Voorts speelde Dumesnil eenige pianostukken van Moor: Esquisses genaamd. Karakteristiek voor Moors muziek is haar meestal grootsche opzet, met een recitativische melodie in de bas, welke zich echter niet tot den verwachten rijkdom van gedachten ontplooit en ontwikkelt. Ik herinner mij ook van Ten Kate gedichten, die zoo mooi beginnen, zóó vol van klank en breed van cadenz! Met deze Schetsen heeft Moor wel naar zich doen luisteren en de titel wijst reeds aan, dat hij zelf daarmee niet bedoeld heeft doorwerkt polyphone klaviercomposities, wat zij ook niet zijn: eer in forsche contrasten van kleur op het doek geworpen improvisaties, met tegen den diepen baszang een virtuoos passagespel in de rechterhand.
De liederen waren ongelijk van waarde, zoodat mej. Marie Leroy ze niet alle tot het publiek heeft weten te mee doen doordringen. Wij meldden reeds, dat zij een mooie stem heeft, diep van kleur. In den aanvang wat omsluierd, won het geluid gaandeweg aan klaarheid en werd het ook vaster.
De composities bieden wat den stijl betreft, noch in de begeleiding, noch in de melodische vinding, nieuws, maar zij zijn ook niet gezocht en blijkbaar - getuige ook de juiste declamatie - uitingen eener oordeelkundige muzikaliteit. In ‘A vous, troupe légère’, had de componist op gelukkige wijze den Franschen chansonstijl getroffen; een daaropvolgende Berceuse en daarna La chanson du rouet, troffen het eerst door een bekoorlijken zangerigheid een het tweede ook door de verscheidenheid van stemming der coupletten. De teekenende begeleiding, die wel - als van zelf spreekt - zich aan den wiegezang en spinwielbeweging hielden, hadden toch iets eigen karakteristieks.

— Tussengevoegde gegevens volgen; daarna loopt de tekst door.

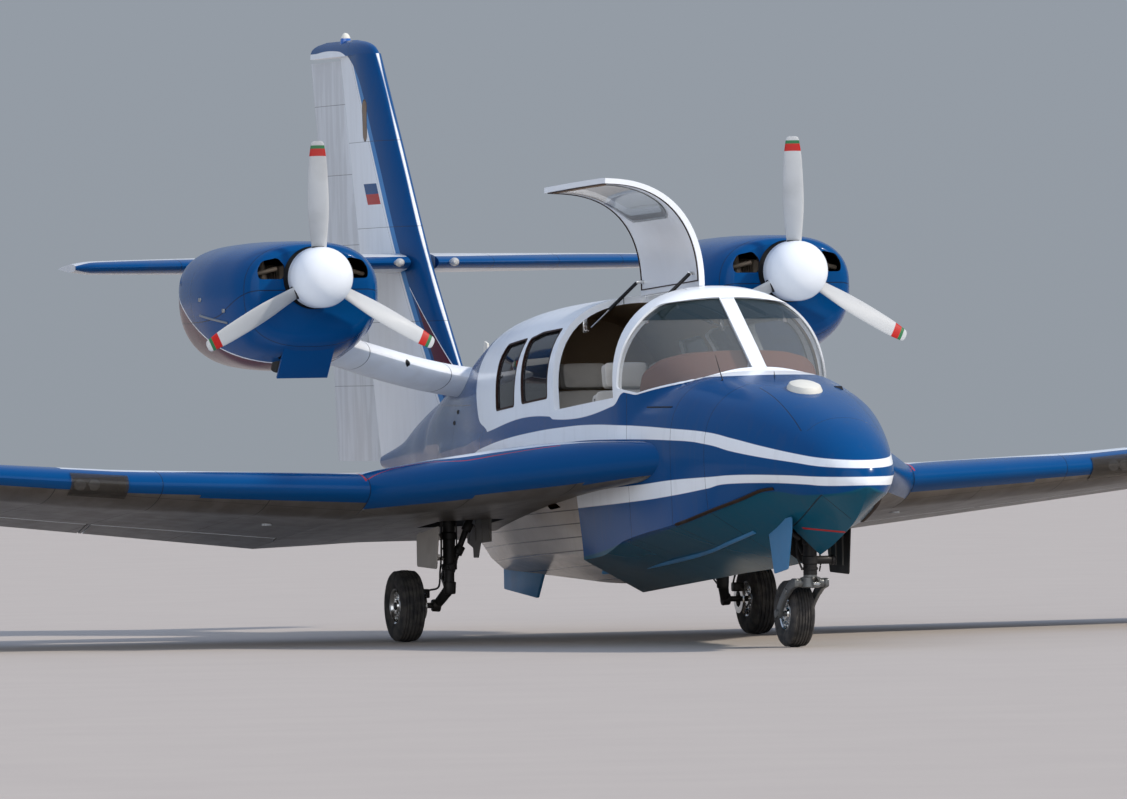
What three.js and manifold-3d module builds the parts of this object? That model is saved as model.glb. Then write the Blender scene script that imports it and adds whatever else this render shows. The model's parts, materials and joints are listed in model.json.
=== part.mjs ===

Ook onder de liederen op Engelsche teksten (in de keuze waarvan evenals in die der Fransche, de heer Moor zich een man van beschaving en smaak toont) zijn er, waarvan de muziek inderdaad door de stemming van het gedicht wordt gedragen. Wij denken aan de tegenstelling van het zwaar gedragen Litany, woorden van Fletcher en het opgewekte en opwekkende It was a lover and his lass, woorden van Shakespeare, dat in populairen toon, boven het banale, gehouden is.
Mej. Leroy - het zij herhaald - zoekt niet haar kracht in de tekstuitdrukking - maar in het weergeven van de algemeene stemmingen in den klank der stem en in de weerspiegeling dier stemmingen door haar uiterlijk. Maar tot het wekken van diepe indrukken leidde een en ander niet. Dat kan alleen als ook het woord zijn volle waarde krijgt.